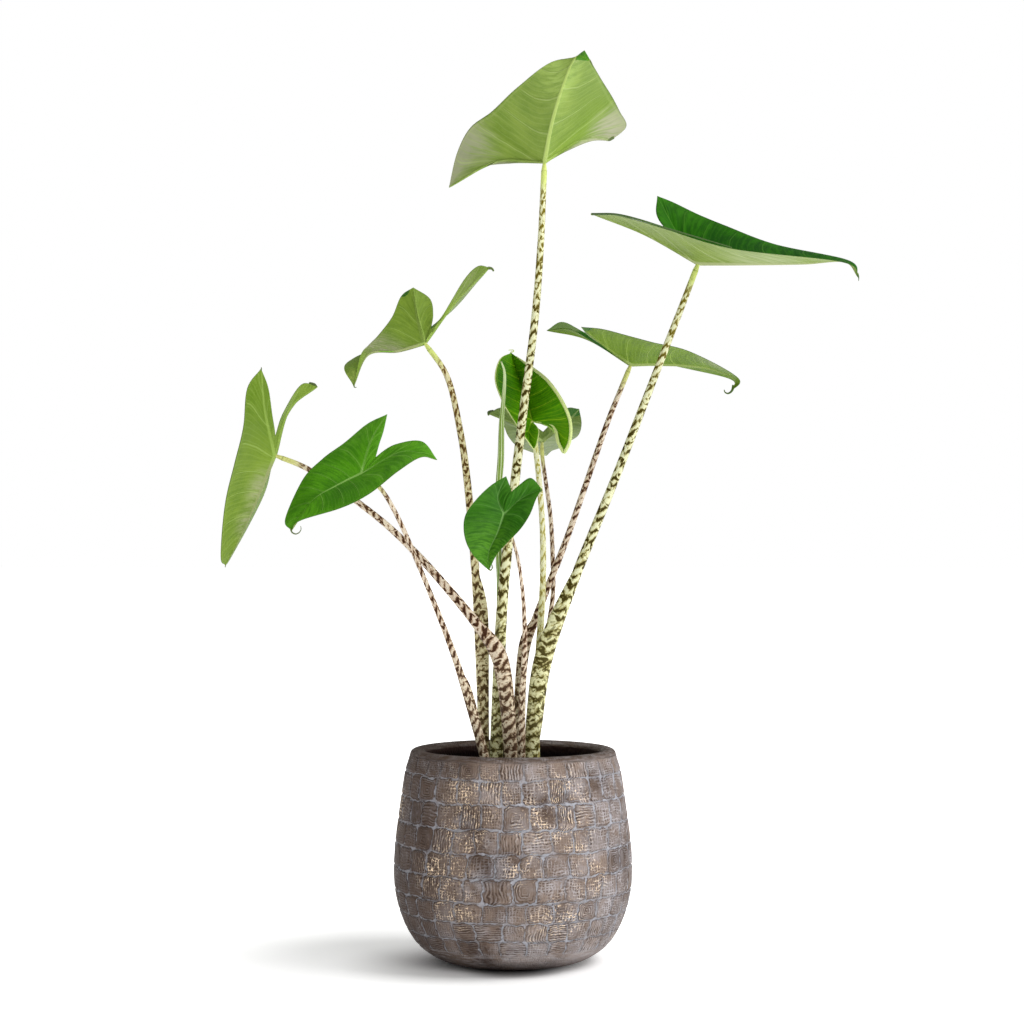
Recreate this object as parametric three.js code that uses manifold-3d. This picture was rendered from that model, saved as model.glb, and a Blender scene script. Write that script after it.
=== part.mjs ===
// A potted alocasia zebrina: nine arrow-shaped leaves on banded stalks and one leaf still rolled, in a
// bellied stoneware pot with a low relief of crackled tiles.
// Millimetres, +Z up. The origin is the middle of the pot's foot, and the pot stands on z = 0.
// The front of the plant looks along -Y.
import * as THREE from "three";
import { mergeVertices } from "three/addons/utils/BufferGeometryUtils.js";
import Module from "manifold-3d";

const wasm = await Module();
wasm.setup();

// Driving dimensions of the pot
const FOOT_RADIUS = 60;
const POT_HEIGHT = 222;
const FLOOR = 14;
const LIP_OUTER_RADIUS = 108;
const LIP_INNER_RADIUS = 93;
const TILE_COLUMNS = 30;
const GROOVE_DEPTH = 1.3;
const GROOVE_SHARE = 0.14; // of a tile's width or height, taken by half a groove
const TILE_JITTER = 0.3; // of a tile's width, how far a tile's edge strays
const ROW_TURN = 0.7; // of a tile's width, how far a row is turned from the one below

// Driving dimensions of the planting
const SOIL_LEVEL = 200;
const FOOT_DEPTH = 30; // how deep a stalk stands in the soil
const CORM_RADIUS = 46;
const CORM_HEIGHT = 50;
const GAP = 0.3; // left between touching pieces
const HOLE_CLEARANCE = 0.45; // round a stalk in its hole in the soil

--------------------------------

Give back the data above exactly as it appears.

■ **RESULT**
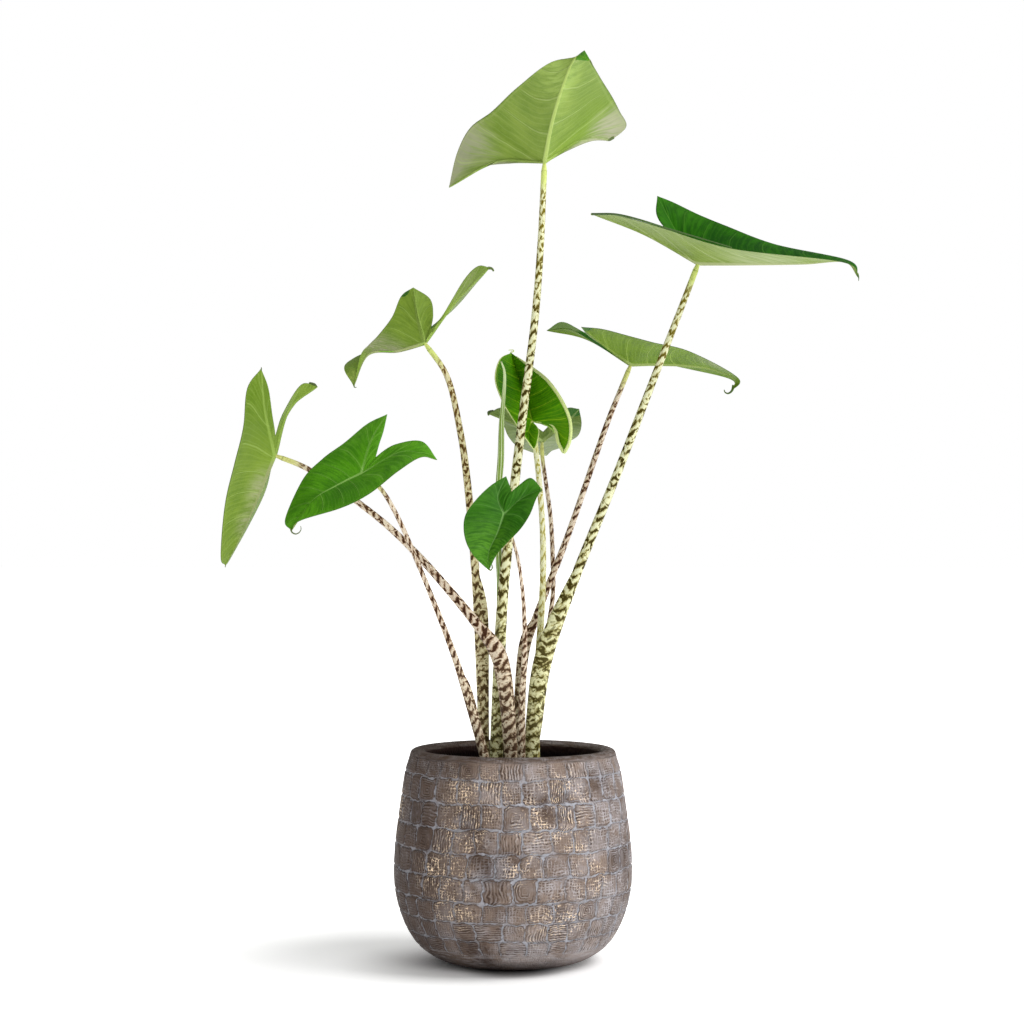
Recreate this object as parametric three.js code that uses manifold-3d. This picture was rendered from that model, saved as model.glb, and a Blender scene script. Write that script after it.
=== part.mjs ===
// A potted alocasia zebrina: nine arrow-shaped leaves on banded stalks and one leaf still rolled, in a
// bellied stoneware pot with a low relief of crackled tiles.
// Millimetres, +Z up. The origin is the middle of the pot's foot, and the pot stands on z = 0.
// The front of the plant looks along -Y.
import * as THREE from "three";
import { mergeVertices } from "three/addons/utils/BufferGeometryUtils.js";
import Module from "manifold-3d";

const wasm = await Module();
wasm.setup();

// Driving dimensions of the pot
const FOOT_RADIUS = 60;
const POT_HEIGHT = 222;
const FLOOR = 14;
const LIP_OUTER_RADIUS = 108;
const LIP_INNER_RADIUS = 93;
const TILE_COLUMNS = 30;
const GROOVE_DEPTH = 1.3;
const GROOVE_SHARE = 0.14; // of a tile's width or height, taken by half a groove
const TILE_JITTER = 0.3; // of a tile's width, how far a tile's edge strays
const ROW_TURN = 0.7; // of a tile's width, how far a row is turned from the one below

// Driving dimensions of the planting
const SOIL_LEVEL = 200;
const FOOT_DEPTH = 30; // how deep a stalk stands in the soil
const CORM_RADIUS = 46;
const CORM_HEIGHT = 50;
const GAP = 0.3; // left between touching pieces
const HOLE_CLEARANCE = 0.45; // round a stalk in its hole in the soil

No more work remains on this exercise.